Communicate and Involve Others
As you begin sharing your ministry assessment findings with others, also remind people that change is coming as a result of your findings. Continually tell people these changes will enable you to meet the needs of the families your ministry serves.

As you continue to communicate with people, simultaneously use your findings to make specific recommendations for your ministry that will allow you to build on its strengths while also addressing its weaknesses. Specific recommendations are another key to bringing change to your ministry as they allow you to address people’s actual needs rather than their assumed needs. Additionally, specific recommendations validate people’s participation in the assessment process, concretely demonstrating their feedback is being taken seriously. This increases people’s confidence in your ministry and in some ways, even their ownership of it. As I learned from Powell, people support what they create, however large or small a role they have in that creation process.

That’s why it’s important to continue involving people—students, colleagues, adult leaders, and parents—as you move onto the next stage of your assessment: The implementation of your recommendations.

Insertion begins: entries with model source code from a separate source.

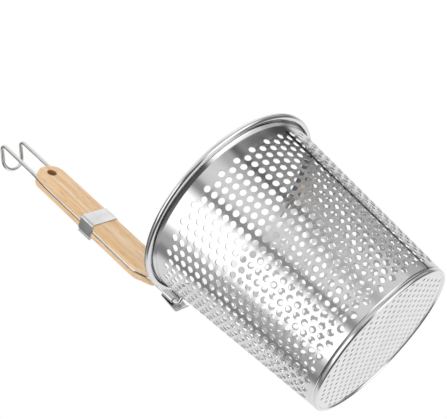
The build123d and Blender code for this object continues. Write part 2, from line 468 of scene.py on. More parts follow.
@dataclass(frozen=True)
class SeamGapShade:
    """Line where the two ends of the wall's sheet are lapped and welded together, painted near black: the black is
    painted shade in the gap between the lapped edges.
    """

    azimuth: float = 175.85
    lean: float = 27.6            # degrees round the wall for each metre of height
    half_width: float = 0.76      # degrees
    top: float = 128.0 * MM
    soft: float = 0.3             # share of the half width over which the line's edge fades
    # near black of the painted shade in the seam's gap
    colour: Colour = (0.015, 0.015, 0.015)

    def shows(self, shader: Shader, place: Socket) -> Quantity:
        """1 on the line, and 0 beside it and above it."""
        x, y, z = shader.split(place)
        off = y.maths("ARCTAN2", x) * math.degrees(1) + z * self.lean - self.azimuth
        inner, outer = self.half_width * (1 - self.soft), self.half_width * (1 + self.soft)
        return shader.spread(off.size(), 1.0, 0.0, inner, outer) * z.below(self.top)


@dataclass(frozen=True)
class Inside:
    """The inner face of the wall, which is duller than the outer one."""

    rougher: float = 0.3
    top: float = 130.0 * MM
    facing: float = -30.0 * MM    # radius times the share of the normal that points outwards

    def shows(self, shader: Shader, place: Socket) -> Quantity:
        """1 on the inner face, and 0 elsewhere."""
        x, y, z = shader.split(place)
        over, beside, _ = shader.split(shader.add("ShaderNodeNewGeometry").outputs["True Normal"])
        return (x * over + y * beside).below(self.facing) * z.below(self.top)


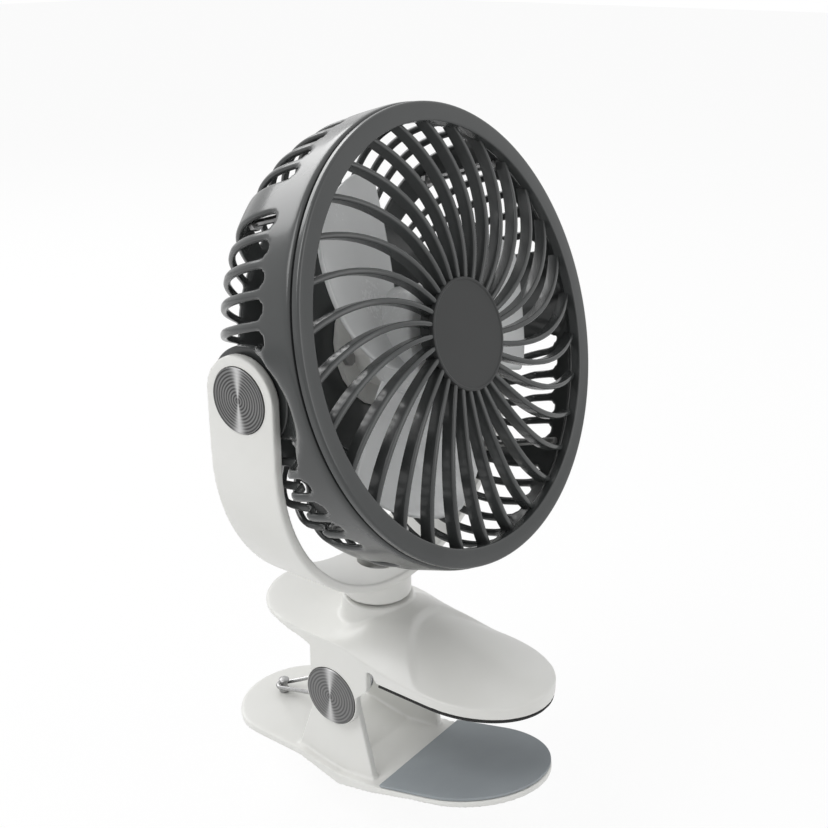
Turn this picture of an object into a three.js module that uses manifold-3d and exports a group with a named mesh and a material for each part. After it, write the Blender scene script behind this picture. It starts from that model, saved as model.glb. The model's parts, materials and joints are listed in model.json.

The people I worked the closest with at this stage in my assessment process were my colleagues: My church’s senior and associate pastors and our director of family ministry. Together in the months following the assessment, we explored and prioritized my recommendations and dreamt about how best to implement them. In the process, a true collaboration formed that allowed us to use our gifts to serve our church, giving us the courage to reexamine our responsibilities and in some instances reconfigure them. This collaboration also enabled us to learn from one another’s expertise. As my church’s associate pastor told me, “This process has completely changed the youth ministry paradigm I’ve used for 25 years!”

Perhaps most significantly, because of the newfound collaboration and shared ownership of my church’s youth ministry among the staff and the nearly one-quarter of my church’s active members who participated in this assessment process, our youth ministry is no longer personality driven or dependent. For this reason, if I left tomorrow, I can honestly say my church’s vision for youth ministry would continue. In this way, the assessment process has unexpectedly brought stability to my church’s youth ministry.

Finding the Courage to Change for the Better
Finally, this process of collaboration gave my colleagues and me the courage to overhaul our confirmation (junior high) and high school ministries, making significant changes to each in order to connect students and parents better with each other, our community of faith and Christ.

Six months after beginning the assessment, my church unveiled its newly re-imagined confirmation and high school ministries, and it did so with hardly a peep from our congregation’s usual naysayers. Instead, the congregation responded to these changes with gratitude, a renewed confidence in our church’s staff, leaders and ministries to teens, as well as an increased support for these ministries, sensing God at work in them in powerful ways. In so many ways, the assessment process breathed life into two ministries that previously had been struggling to survive, transforming those ministries, as well as all involved in them.

Make no mistake—an assessment is no silver bullet. Implementing change is a hard and lengthy undertaking no matter how you go about it; but by using an assessment process such as this one, you no longer have to fear change. Instead, an assessment can help you build the momentum and consensus needed to affect lasting changes that can truly transform your ministry.